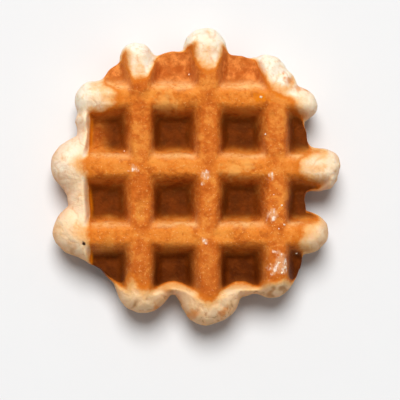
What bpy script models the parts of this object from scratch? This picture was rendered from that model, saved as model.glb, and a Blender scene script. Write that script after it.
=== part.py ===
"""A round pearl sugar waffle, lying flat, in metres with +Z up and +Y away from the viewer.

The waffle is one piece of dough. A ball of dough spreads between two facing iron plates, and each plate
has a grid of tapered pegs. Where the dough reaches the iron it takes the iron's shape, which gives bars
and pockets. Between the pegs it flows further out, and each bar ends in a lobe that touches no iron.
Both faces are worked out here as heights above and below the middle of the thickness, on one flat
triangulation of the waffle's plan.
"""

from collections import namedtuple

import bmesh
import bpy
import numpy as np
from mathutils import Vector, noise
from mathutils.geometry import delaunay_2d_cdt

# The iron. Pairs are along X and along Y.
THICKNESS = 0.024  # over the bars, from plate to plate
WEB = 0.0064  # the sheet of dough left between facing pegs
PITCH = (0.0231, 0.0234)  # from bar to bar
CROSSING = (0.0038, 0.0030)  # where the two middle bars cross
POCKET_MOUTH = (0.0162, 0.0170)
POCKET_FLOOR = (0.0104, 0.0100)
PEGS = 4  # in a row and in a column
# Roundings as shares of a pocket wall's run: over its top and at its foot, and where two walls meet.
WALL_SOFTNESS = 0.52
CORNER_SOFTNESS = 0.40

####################

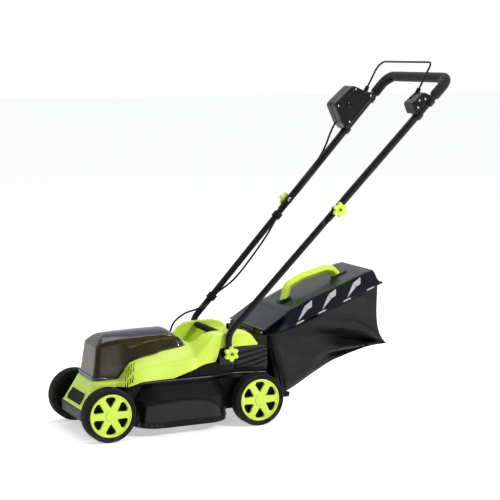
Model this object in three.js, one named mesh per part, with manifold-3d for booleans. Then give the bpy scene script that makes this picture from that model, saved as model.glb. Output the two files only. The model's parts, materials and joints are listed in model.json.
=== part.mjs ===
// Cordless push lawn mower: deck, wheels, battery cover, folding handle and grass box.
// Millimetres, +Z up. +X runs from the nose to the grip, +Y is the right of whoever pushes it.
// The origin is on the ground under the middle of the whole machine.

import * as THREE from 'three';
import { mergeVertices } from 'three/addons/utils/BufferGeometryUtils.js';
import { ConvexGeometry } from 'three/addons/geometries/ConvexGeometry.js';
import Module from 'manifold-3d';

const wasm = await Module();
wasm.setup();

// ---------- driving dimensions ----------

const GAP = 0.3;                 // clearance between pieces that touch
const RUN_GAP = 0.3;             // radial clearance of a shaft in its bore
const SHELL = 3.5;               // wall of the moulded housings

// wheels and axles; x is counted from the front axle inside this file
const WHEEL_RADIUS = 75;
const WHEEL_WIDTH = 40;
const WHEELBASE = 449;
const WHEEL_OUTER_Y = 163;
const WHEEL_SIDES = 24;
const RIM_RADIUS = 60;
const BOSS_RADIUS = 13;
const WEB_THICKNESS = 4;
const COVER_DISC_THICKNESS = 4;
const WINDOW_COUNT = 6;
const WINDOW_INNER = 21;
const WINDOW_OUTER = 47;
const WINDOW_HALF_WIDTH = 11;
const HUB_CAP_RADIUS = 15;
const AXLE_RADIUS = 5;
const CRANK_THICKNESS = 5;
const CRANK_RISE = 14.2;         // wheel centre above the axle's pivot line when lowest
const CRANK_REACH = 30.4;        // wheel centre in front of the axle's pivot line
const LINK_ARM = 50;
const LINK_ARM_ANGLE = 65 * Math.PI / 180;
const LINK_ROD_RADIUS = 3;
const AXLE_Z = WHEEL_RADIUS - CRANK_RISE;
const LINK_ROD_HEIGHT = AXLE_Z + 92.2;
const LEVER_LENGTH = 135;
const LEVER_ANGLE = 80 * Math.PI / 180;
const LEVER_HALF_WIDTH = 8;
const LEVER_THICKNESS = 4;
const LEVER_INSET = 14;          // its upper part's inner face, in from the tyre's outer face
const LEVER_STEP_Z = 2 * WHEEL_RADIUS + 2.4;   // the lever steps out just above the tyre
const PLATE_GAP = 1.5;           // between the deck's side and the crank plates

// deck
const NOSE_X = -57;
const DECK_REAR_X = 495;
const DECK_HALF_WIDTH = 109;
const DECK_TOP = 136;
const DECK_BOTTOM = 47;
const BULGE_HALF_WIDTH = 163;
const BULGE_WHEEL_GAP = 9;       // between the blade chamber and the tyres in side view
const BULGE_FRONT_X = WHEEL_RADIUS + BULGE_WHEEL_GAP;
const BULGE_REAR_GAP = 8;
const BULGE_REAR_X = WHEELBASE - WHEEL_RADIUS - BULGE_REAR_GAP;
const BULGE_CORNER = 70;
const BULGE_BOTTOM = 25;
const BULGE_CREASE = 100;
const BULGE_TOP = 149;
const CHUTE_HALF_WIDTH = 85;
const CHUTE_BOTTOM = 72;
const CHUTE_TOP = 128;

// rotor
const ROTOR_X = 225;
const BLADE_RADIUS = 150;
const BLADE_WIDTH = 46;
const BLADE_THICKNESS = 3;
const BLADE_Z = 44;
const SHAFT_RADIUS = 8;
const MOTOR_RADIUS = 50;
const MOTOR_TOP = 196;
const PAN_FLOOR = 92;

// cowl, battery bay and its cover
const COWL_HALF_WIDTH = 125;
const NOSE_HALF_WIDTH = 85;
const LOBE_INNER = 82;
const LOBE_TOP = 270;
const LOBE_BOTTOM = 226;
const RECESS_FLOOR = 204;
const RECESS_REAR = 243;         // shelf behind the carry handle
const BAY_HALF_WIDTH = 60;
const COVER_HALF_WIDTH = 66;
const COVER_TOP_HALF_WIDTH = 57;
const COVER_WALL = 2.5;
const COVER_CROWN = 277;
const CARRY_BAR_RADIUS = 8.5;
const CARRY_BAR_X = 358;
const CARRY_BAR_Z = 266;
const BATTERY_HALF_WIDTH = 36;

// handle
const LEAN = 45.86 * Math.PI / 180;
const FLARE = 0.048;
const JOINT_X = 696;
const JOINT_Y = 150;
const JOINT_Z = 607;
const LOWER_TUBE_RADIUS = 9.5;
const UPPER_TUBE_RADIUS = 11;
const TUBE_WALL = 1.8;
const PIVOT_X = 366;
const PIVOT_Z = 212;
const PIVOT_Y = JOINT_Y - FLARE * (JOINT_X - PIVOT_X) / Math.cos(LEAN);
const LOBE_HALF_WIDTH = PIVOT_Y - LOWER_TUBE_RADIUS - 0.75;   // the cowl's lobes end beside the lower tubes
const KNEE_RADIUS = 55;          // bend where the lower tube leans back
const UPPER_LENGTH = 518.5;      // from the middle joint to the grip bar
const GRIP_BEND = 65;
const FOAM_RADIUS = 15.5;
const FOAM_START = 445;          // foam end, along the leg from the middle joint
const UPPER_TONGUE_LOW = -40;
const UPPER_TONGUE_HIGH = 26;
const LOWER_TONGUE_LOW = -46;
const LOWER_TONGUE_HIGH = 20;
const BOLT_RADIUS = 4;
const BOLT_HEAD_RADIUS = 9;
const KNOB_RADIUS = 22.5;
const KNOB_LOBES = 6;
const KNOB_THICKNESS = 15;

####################

### EXERCISE
Among the entries above, find the line with "What bpy script" and the line with "from mathutils.geometry import"; give again exactly these two lines and all lines between them.

### CORRECT RESULT
What bpy script models the parts of this object from scratch? This picture was rendered from that model, saved as model.glb, and a Blender scene script. Write that script after it.
=== part.py ===
"""A round pearl sugar waffle, lying flat, in metres with +Z up and +Y away from the viewer.

The waffle is one piece of dough. A ball of dough spreads between two facing iron plates, and each plate
has a grid of tapered pegs. Where the dough reaches the iron it takes the iron's shape, which gives bars
and pockets. Between the pegs it flows further out, and each bar ends in a lobe that touches no iron.
Both faces are worked out here as heights above and below the middle of the thickness, on one flat
triangulation of the waffle's plan.
"""

from collections import namedtuple

import bmesh
import bpy
import numpy as np
from mathutils import Vector, noise
from mathutils.geometry import delaunay_2d_cdt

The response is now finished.